Deaths from fentanyl, other opioids in Alberta increase to record high as major consumption site shutters
By Noel Harper, News Editor
The Alberta government released its latest report on the use of opioids in the province in late September — its first report on the topic published during the COVID-19 pandemic, thus titled the COVID-19 Opioid Response Surveillance Report — and the numbers within demonstrate a worrying trend.
Data compiled during the second quarter of this year, from April to June, shows 301 deaths relating to opioids during the three-month period. In contrast, 148 Albertans died of an opioid overdose during the first three months of 2020.
This amounts to the largest quarterly increase of opioid deaths in the province since 2016, when data was first compiled on the subject. The majority of these occurred in the Calgary zone, where there were 119 deaths due to poisoning from fentanyl and other opioids. 105 overdose deaths occurred in the Edmonton zone.
Fentanyl is a pain-relieving medication that has been found to be more potent than morphine or heroin. Of all the overdoses that took place during the second quarter, 284 of the 301 overdoses were linked to fentanyl use. Between April and June, 21 overdoses were the result of carfentanil specifically, a member of the fentanyl family that is thousands of times more potent than morphine.
Of fentanyl-related deaths in 2020, 79 per cent have been male, with the highest overall number of fentanyl overdoses — combining both male and female deaths — occurring within the age group of 35 to 39 years.
The report on Alberta’s opioid crisis helped to put another ongoing crisis in perspective. Since the start of the pandemic, 261 Albertans have died from COVID-19 as of this writing, whereas 449 deaths resulted from apparent unintentional opioid poisoning so far this year.
“Prior to the pandemic, the province’s focus on recovery-oriented services seemed to be having a positive impact,” said Jason Luan, Alberta’s associate minister of mental health and addictions, in a statement on the report.
“As we move forward, it is more important than ever to continue to ensure every Albertan who needs it can find help and be supported on their path to long-term recovery.”
Dr. Deena Hinshaw, Alberta’s chief medical officer of health, responded to the report during a COVID-19 briefing saying, “It can’t be ignored that deaths rose during the first few months of the pandemic, which we know caused challenges for many Albertans.”
The effects the closure of one of Alberta’s main safe consumption sites has had on the number of overdose deaths in the province has yet to be seen by provincial data.
ARCHES, a Lethbridge-based non-profit that runs the city’s safe consumption site, will cease to provide supervised consumption services at the end of September. The closure is a result of provincial funding being pulled from the site following the results of a financial audit earlier this year.
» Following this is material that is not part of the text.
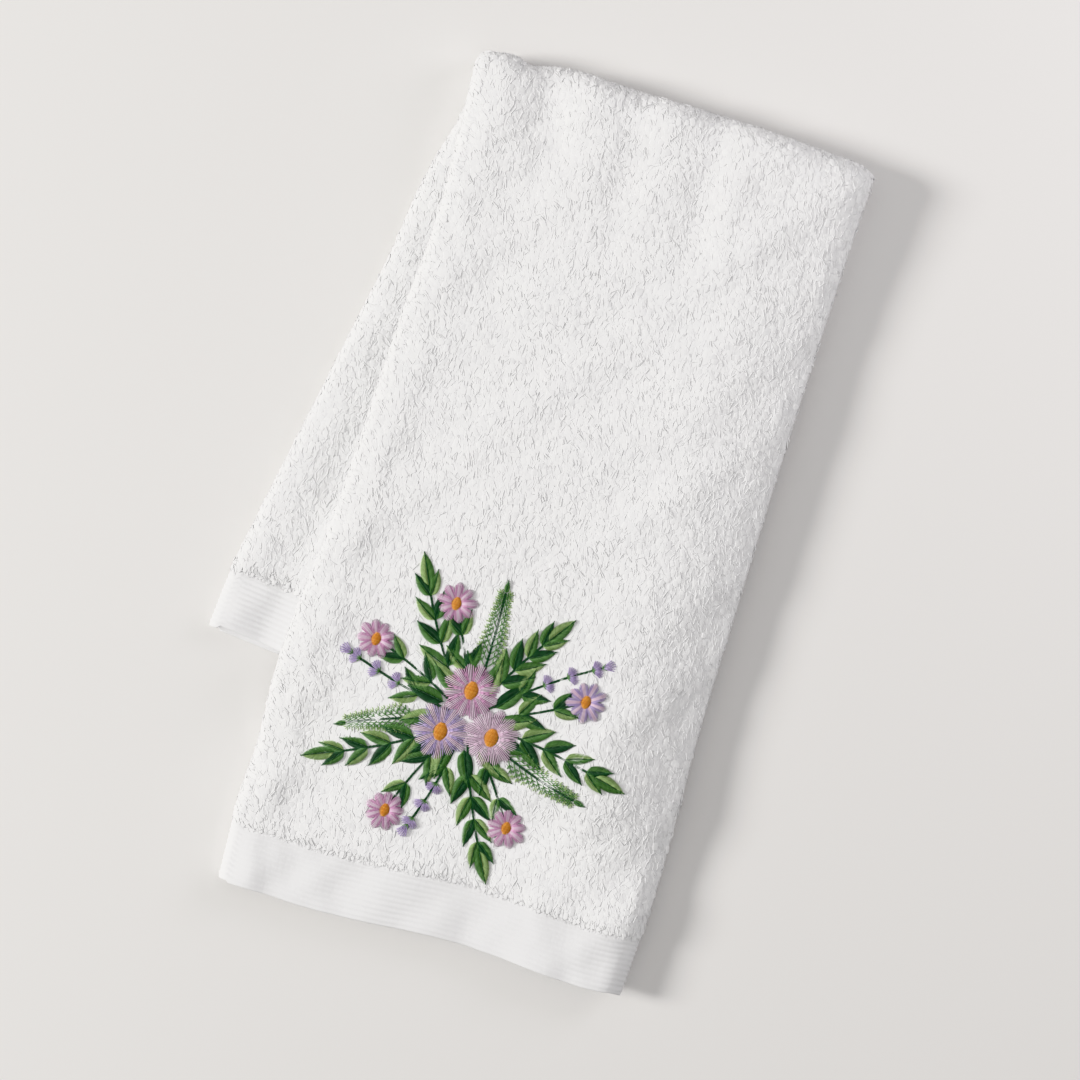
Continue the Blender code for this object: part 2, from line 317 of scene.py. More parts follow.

Leading up to ARCHES’ departure from the city, Lethbridge is already experiencing the highest rate of fentanyl-related overdoses in the province. With 21 deaths from fentanyl so far in 2020, this resulted in a rate of 42.4 per 100,000 persons. The highest number of fentanyl-related deaths this year have taken place within Calgary, with 148.
Lethbridge also saw the highest number of EMS responses for opioid-related issues in Q2, while seeing a 79 per cent decrease in visits to its consumption site in the most recent quarter compared to the start of 2020.
Weeks after the site’s closure was announced, an unofficial consumption site was set up in Lethbridge by volunteers, in an effort to replace the services of ARCHES. Minister Luan decreed the site as illegal and referred users to government-sanctioned overdose prevention sites.
626 Albertans died from opioid use in 2019. 3,139 people in the province have died of opioid overdose since the start of 2016.